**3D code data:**
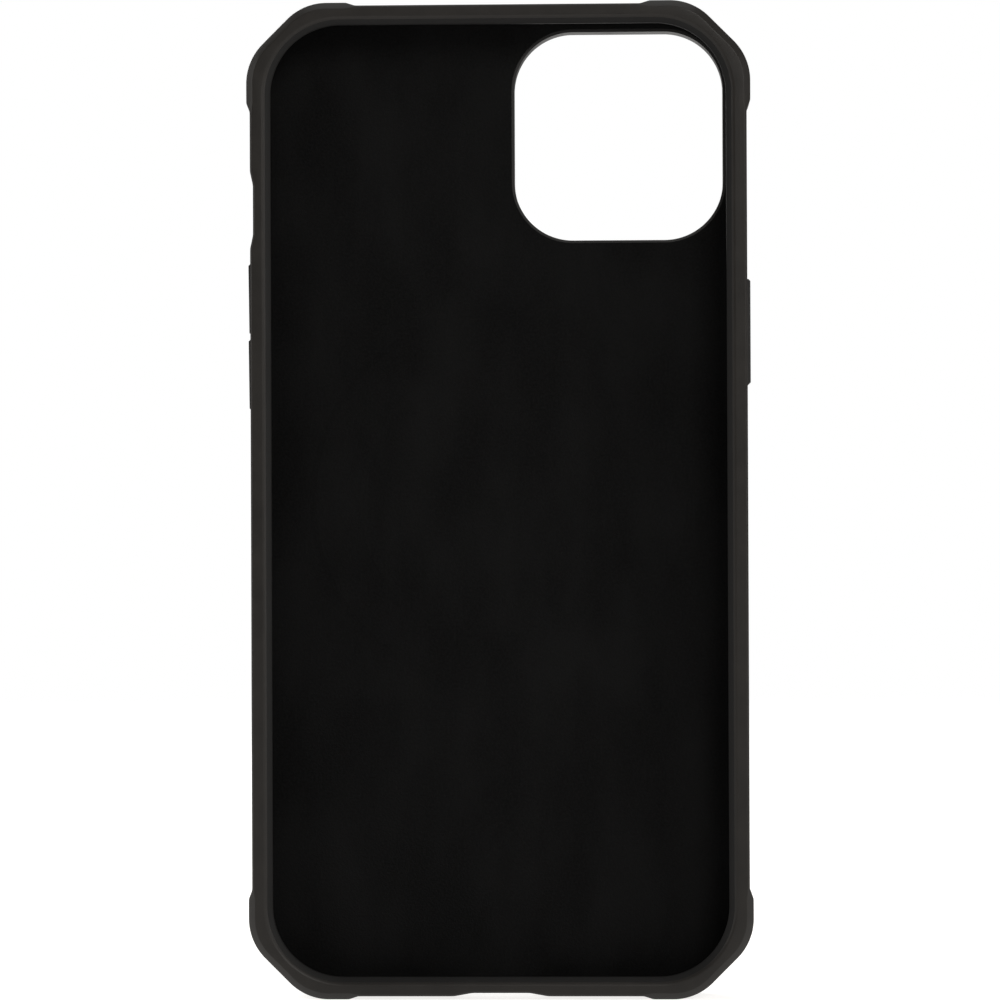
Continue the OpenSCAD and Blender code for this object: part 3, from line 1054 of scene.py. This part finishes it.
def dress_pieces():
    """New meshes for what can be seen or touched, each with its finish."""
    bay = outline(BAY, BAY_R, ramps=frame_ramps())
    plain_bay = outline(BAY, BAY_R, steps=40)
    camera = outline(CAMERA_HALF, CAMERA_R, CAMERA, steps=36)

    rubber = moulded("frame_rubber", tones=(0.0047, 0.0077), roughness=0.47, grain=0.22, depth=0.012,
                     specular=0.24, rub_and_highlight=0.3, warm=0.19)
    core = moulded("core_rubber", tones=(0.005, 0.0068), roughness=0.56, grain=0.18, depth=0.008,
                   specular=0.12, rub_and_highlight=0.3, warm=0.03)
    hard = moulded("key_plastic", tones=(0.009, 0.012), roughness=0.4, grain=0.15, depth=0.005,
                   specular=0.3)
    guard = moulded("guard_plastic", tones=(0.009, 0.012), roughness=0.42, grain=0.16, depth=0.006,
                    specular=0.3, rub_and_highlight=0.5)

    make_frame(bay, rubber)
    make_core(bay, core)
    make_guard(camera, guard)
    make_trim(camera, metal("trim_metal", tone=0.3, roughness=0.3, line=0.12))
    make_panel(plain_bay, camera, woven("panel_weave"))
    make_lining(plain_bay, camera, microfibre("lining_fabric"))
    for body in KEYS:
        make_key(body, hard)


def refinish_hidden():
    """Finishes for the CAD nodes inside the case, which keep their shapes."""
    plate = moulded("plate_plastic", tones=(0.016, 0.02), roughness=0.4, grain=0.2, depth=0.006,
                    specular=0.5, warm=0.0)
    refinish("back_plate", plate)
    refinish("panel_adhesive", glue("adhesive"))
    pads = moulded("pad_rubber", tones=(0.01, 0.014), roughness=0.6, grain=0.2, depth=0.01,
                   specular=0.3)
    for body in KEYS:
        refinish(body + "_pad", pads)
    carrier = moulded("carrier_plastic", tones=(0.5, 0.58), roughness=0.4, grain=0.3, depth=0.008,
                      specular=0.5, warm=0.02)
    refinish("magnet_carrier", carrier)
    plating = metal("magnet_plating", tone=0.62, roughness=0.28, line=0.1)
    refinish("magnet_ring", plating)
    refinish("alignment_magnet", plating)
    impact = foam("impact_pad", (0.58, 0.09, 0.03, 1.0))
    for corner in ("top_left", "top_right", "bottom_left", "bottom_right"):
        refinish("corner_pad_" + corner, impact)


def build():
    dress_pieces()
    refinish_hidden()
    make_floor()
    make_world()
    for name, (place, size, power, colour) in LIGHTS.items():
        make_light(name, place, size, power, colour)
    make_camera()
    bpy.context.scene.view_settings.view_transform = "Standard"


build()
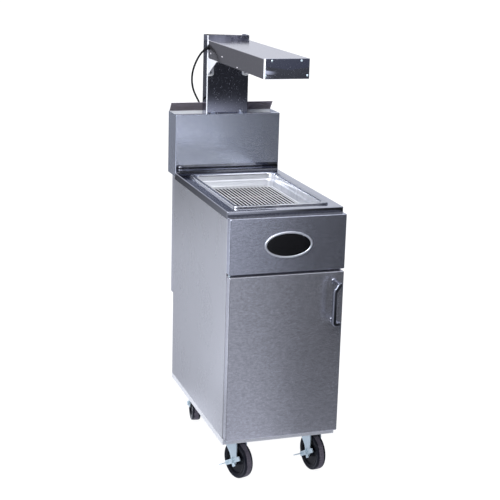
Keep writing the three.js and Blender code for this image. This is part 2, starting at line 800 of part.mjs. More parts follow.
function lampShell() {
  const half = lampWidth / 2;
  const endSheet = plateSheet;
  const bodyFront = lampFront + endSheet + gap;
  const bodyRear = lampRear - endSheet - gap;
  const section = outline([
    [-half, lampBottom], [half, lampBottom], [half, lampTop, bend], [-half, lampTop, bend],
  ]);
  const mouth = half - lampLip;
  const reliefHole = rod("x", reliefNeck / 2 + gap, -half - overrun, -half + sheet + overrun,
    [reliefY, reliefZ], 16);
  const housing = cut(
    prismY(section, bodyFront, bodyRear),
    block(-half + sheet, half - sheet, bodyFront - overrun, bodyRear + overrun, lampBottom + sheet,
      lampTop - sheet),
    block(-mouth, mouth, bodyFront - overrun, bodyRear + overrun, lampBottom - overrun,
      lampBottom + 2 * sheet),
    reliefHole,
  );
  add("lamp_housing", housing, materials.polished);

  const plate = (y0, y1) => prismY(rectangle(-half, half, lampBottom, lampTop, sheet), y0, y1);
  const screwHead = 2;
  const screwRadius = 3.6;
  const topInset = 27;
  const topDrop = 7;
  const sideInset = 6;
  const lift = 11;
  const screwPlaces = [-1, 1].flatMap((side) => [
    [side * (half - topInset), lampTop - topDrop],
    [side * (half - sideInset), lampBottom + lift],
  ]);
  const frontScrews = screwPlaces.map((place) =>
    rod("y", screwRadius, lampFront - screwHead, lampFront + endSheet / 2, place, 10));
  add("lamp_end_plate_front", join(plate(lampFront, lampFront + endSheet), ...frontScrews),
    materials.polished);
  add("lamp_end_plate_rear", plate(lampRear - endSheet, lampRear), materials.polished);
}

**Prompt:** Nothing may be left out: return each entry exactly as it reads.

**Exercise result:**
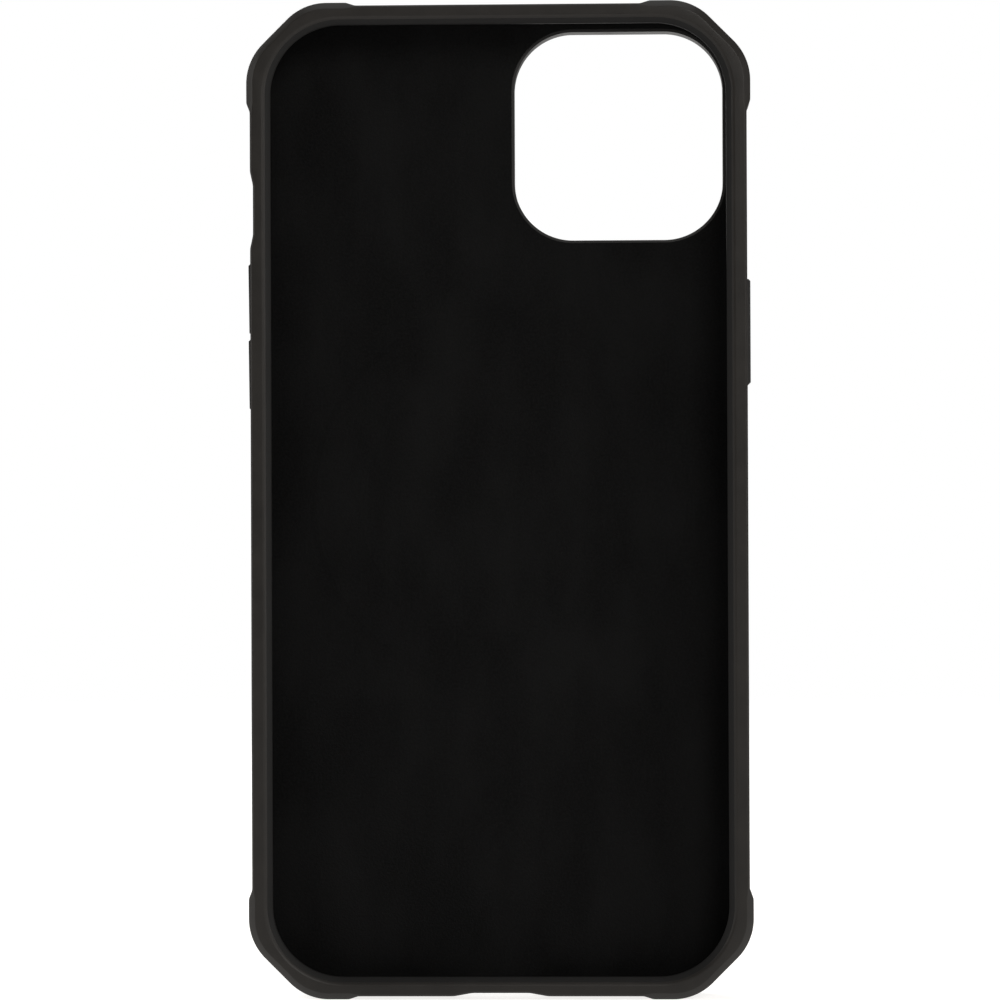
Continue the OpenSCAD and Blender code for this object: part 3, from line 1054 of scene.py. This part finishes it.
def dress_pieces():
    """New meshes for what can be seen or touched, each with its finish."""
    bay = outline(BAY, BAY_R, ramps=frame_ramps())
    plain_bay = outline(BAY, BAY_R, steps=40)
    camera = outline(CAMERA_HALF, CAMERA_R, CAMERA, steps=36)

    rubber = moulded("frame_rubber", tones=(0.0047, 0.0077), roughness=0.47, grain=0.22, depth=0.012,
                     specular=0.24, rub_and_highlight=0.3, warm=0.19)
    core = moulded("core_rubber", tones=(0.005, 0.0068), roughness=0.56, grain=0.18, depth=0.008,
                   specular=0.12, rub_and_highlight=0.3, warm=0.03)
    hard = moulded("key_plastic", tones=(0.009, 0.012), roughness=0.4, grain=0.15, depth=0.005,
                   specular=0.3)
    guard = moulded("guard_plastic", tones=(0.009, 0.012), roughness=0.42, grain=0.16, depth=0.006,
                    specular=0.3, rub_and_highlight=0.5)

    make_frame(bay, rubber)
    make_core(bay, core)
    make_guard(camera, guard)
    make_trim(camera, metal("trim_metal", tone=0.3, roughness=0.3, line=0.12))
    make_panel(plain_bay, camera, woven("panel_weave"))
    make_lining(plain_bay, camera, microfibre("lining_fabric"))
    for body in KEYS:
        make_key(body, hard)


def refinish_hidden():
    """Finishes for the CAD nodes inside the case, which keep their shapes."""
    plate = moulded("plate_plastic", tones=(0.016, 0.02), roughness=0.4, grain=0.2, depth=0.006,
                    specular=0.5, warm=0.0)
    refinish("back_plate", plate)
    refinish("panel_adhesive", glue("adhesive"))
    pads = moulded("pad_rubber", tones=(0.01, 0.014), roughness=0.6, grain=0.2, depth=0.01,
                   specular=0.3)
    for body in KEYS:
        refinish(body + "_pad", pads)
    carrier = moulded("carrier_plastic", tones=(0.5, 0.58), roughness=0.4, grain=0.3, depth=0.008,
                      specular=0.5, warm=0.02)
    refinish("magnet_carrier", carrier)
    plating = metal("magnet_plating", tone=0.62, roughness=0.28, line=0.1)
    refinish("magnet_ring", plating)
    refinish("alignment_magnet", plating)
    impact = foam("impact_pad", (0.58, 0.09, 0.03, 1.0))
    for corner in ("top_left", "top_right", "bottom_left", "bottom_right"):
        refinish("corner_pad_" + corner, impact)


def build():
    dress_pieces()
    refinish_hidden()
    make_floor()
    make_world()
    for name, (place, size, power, colour) in LIGHTS.items():
        make_light(name, place, size, power, colour)
    make_camera()
    bpy.context.scene.view_settings.view_transform = "Standard"


build()
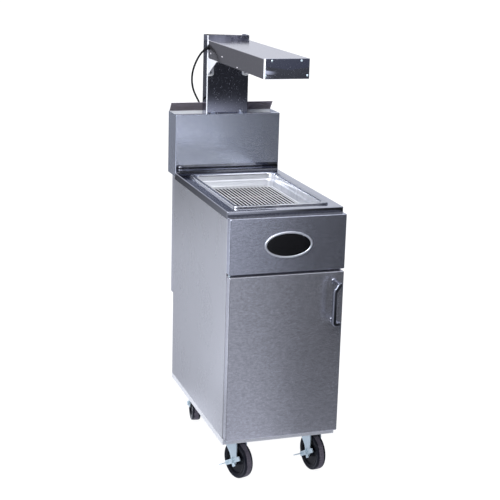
Keep writing the three.js and Blender code for this image. This is part 2, starting at line 800 of part.mjs. More parts follow.
function lampShell() {
  const half = lampWidth / 2;
  const endSheet = plateSheet;
  const bodyFront = lampFront + endSheet + gap;
  const bodyRear = lampRear - endSheet - gap;
  const section = outline([
    [-half, lampBottom], [half, lampBottom], [half, lampTop, bend], [-half, lampTop, bend],
  ]);
  const mouth = half - lampLip;
  const reliefHole = rod("x", reliefNeck / 2 + gap, -half - overrun, -half + sheet + overrun,
    [reliefY, reliefZ], 16);
  const housing = cut(
    prismY(section, bodyFront, bodyRear),
    block(-half + sheet, half - sheet, bodyFront - overrun, bodyRear + overrun, lampBottom + sheet,
      lampTop - sheet),
    block(-mouth, mouth, bodyFront - overrun, bodyRear + overrun, lampBottom - overrun,
      lampBottom + 2 * sheet),
    reliefHole,
  );
  add("lamp_housing", housing, materials.polished);

  const plate = (y0, y1) => prismY(rectangle(-half, half, lampBottom, lampTop, sheet), y0, y1);
  const screwHead = 2;
  const screwRadius = 3.6;
  const topInset = 27;
  const topDrop = 7;
  const sideInset = 6;
  const lift = 11;
  const screwPlaces = [-1, 1].flatMap((side) => [
    [side * (half - topInset), lampTop - topDrop],
    [side * (half - sideInset), lampBottom + lift],
  ]);
  const frontScrews = screwPlaces.map((place) =>
    rod("y", screwRadius, lampFront - screwHead, lampFront + endSheet / 2, place, 10));
  add("lamp_end_plate_front", join(plate(lampFront, lampFront + endSheet), ...frontScrews),
    materials.polished);
  add("lamp_end_plate_rear", plate(lampRear - endSheet, lampRear), materials.polished);
}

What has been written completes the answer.